Does that all make sense?
the stores into buffer are
not guaranteed to occur in any particular order, because the
assignements to buffer are not made through a volatile-qualified
type.
5.1.2.3 p2 (which no-one seems to want to mention) seems to imply that
volatile makes no difference to writes, only to reads:
[#2] Accessing a volatile object, modifying an object, ...
are all side effects ...
At certain specified
points in the execution sequence called sequence points, all
side effects of previous evaluations shall be complete and
no side effects of subsequent evaluations shall have taken
place.
Modifying an object is a side-effect, and side-effects are supposed to
have completed at the end of an expression statement (e.g. "buffer=0;").
AFAICT, most of the problems with "volatile" appear to rely upon ignoring
5.1.2.3 p2, which may be why everyone seems to avoid mentioning 5.1.2.3 p2.

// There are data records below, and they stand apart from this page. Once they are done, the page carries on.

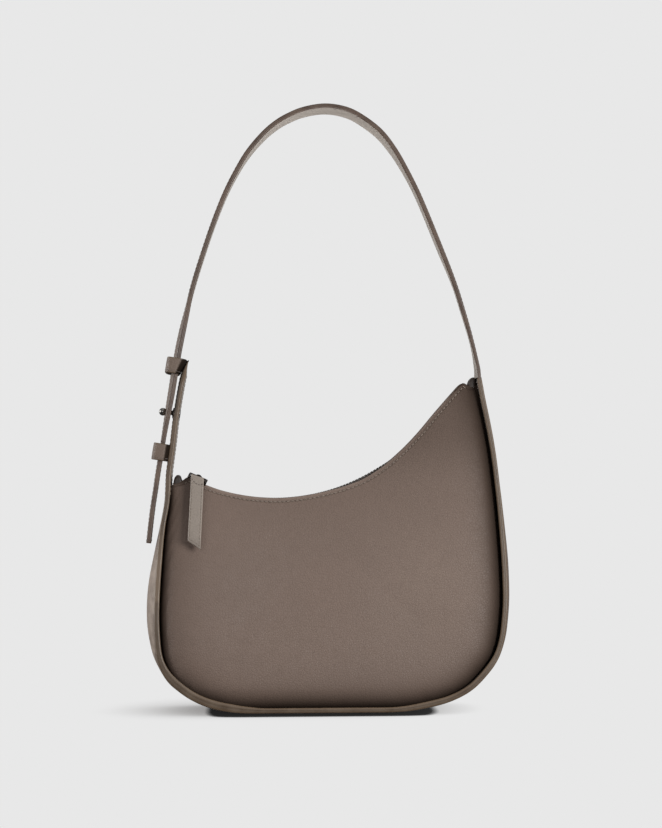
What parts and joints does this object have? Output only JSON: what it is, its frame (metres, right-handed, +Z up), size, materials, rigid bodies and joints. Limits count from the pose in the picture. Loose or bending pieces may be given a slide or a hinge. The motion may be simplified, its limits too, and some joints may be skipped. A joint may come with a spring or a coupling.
{
  "type": "shoulder bag",
  "caption": "Half-moon leather shoulder bag with a curved zip opening, a deep side band, a wide looped shoulder strap and a ball stud that sets the strap's length.",
  "frame": {"origin": "middle of the flat base, on the ground", "axes": "+X to the bag's right seen from the front, +Y to the back, +Z up; the front faces -Y"},
  "size_m": [0.2692, 0.079, 0.4595],
  "materials": {
    "leather": "fine-grained semi-matt taupe leather",
    "leather_band": "fine-grained taupe leather with dark painted edges",
    "leather_inner": "smooth matt leather, lighter than the outside",
    "leather_pull": "fine-grained leather, stitched",
    "lining": "woven cotton lining",
    "zip_tape": "woven polyester tape",
    "zip_metal": "darkened metal",
    "dark_metal": "darkened metal",
    "polished_metal": "polished",
    "steel": "plain",
    "board": "stiff fibre board"
  },
  "bodies": {
    "bag": {"front_panel": "leather", "back_panel": "leather", "gusset_outer": "leather_band", "gusset_inner": "leather_inner", "gusset_lining": "lining", "front_lining": "lining", "back_lining": "lining", "front_edge_facing": "leather_inner", "back_edge_facing": "leather_inner", "front_zip_tape": "zip_tape", "back_zip_tape": "zip_tape", "front_zip_teeth": "zip_metal", "back_zip_teeth": "zip_metal", "zip_top_stops": "zip_metal", "zip_bottom_stop": "zip_metal", "zip_end_tab_left": "leather", "zip_end_tab_right": "leather", "base_board": "board", "slip_pocket": "lining"},
    "slider": {"zip_slider": "dark_metal"},
    "ring": {"pull_ring": "dark_metal"},
    "tab": {"pull_tab": "leather_pull"},
    "strap": {"strap_outer": "leather_band", "strap_lining": "leather_inner", "stud_tab_outer": "leather_band", "stud_tab_lining": "leather_inner", "stud_head": "polished_metal", "stud_screw": "steel", "keeper_upper": "leather_band", "keeper_lower": "leather_band"}
  },
  "joints": [
    {"name": "strap_swing", "type": "hinge", "parent": "bag", "child": "strap", "pos_m": [-0.118, 0, 0.177], "axis": [0.9546, 0, 0.298], "range_deg": [-75, 75]},
    {"name": "slider_travel", "type": "hinge", "parent": "bag", "child": "slider", "pos_m": [-0.0394, 0, 0.3074], "axis": [0, -1, 0], "range_deg": [0, 77]},
    {"name": "ring_swing", "type": "hinge", "parent": "slider", "child": "ring", "pos_m": [-0.09635, 0, 0.17579], "axis": [-0.9178, 0, 0.3971], "range_deg": [0, 170]},
    {"name": "tab_swing", "type": "hinge", "parent": "ring", "child": "tab", "pos_m": [-0.09635, -0.0135, 0.17579], "axis": [-0.9178, 0, 0.3971], "range_deg": [0, 110]}
  ]
}
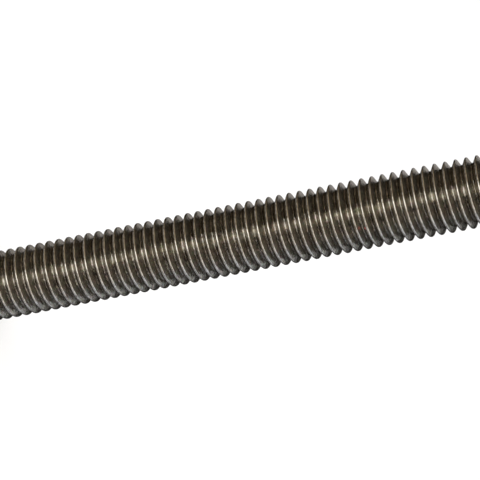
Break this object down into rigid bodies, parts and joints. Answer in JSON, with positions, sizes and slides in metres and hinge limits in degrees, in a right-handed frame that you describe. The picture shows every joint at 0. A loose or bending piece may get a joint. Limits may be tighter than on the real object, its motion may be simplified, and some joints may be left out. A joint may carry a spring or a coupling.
{
  "type": "threaded rod",
  "caption": "Fully threaded steel rod with a right-hand thread along its whole length and square-cut, chamfered ends.",
  "frame": {"origin": "centre of the foot end's flat face, which the rod stands on", "axes": "+Z along the rod's axis from the foot end to the top end; +X and +Y square to it, and since the rod is round their turn about Z only sets where the thread starts"},
  "size_m": [0.0098, 0.0098, 0.08],
  "materials": {
    "plain_steel": "plain uncoated steel, dark in the grooves and bright on the worn crests, lightly oiled"
  },
  "bodies": {
    "root": {"rod": "plain_steel"}
  },
  "joints": []
}
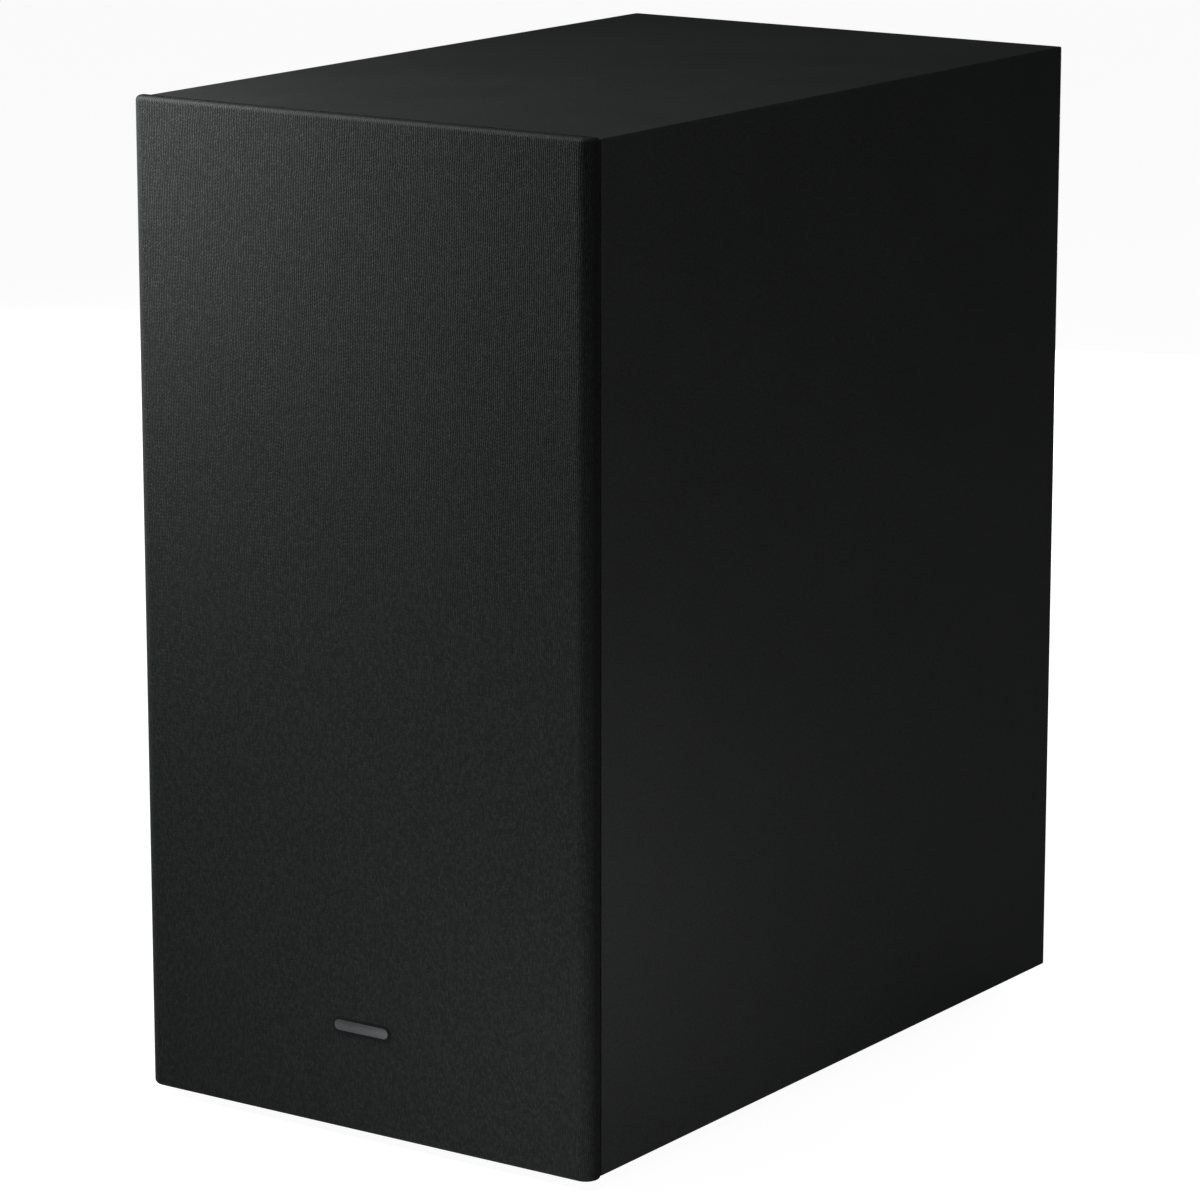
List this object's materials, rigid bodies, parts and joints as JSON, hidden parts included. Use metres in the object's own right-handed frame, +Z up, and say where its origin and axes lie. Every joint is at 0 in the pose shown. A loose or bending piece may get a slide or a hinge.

Again, 5.1.2.3 p 2 is talking only about the abstract machine, not
about the physical machine. Using 'volatile' doesn't affect what
happens in the abstract machine (except for the two special cases
named explicitly in the Standard, setjmp/longjmp and signal
handlers). Using 'volatile' does impose additional requirements on
how and where the physical machine and the abstract machine must be
in alignment, but those requirements do not extend to imposing
5.1.2.3 p 2 in each previous statement (that doesn't use a
volatile-qualified access) before a volatile access. There are
different opinions about just how lax or how strict these additional
requirements are, but even in the most strict interpretation it's
only required that all the assignments to 'buffer' be completed
before the store into the (volatile) buffer_ready; the previous
stores don't have to be done in any particular order in the
/physical/ machine, even though they must occur in a particular
order in the /abstract/ machine.
Furthermore 5.1.2.3 p3 says:
[#3] In the abstract machine, all expressions are evaluated
as specified by the semantics. An actual implementation
need not evaluate part of an expression if it can deduce
that its value is not used and that no needed side effects
are produced (including any caused by calling a function or
accessing a volatile object).
IOW, if an implementation wishes to elide any side-effects as "unneeded",
the onus is on the implementation to deduce that the side-effects really
are unneeded (e.g. if the value isn't used inside the translation unit and
there is no way it could be used from outside of the translation unit).
In a sense this paragraph is just a special case of the "as if"
rule -- in the abstract machine certain operations are required
to happen, and in a particular order, but in the physical machine
they don't have to happen in that order, or even happen at all,
/provided/ the end result is "as if" they happened as the abstract
machine would do them.
Note that using 'volatile' either would, or might, (some people
would say "would", others would only say "might") force some
expressions to be evaluated that could remain unevaluated if
'volatile' weren't used. (I think most people would say "would",
and personally I believe that's the most defensible interpretation.
However I don't want to dismiss the considered statements of
those who have expressed the less restrictive viewpoint here.)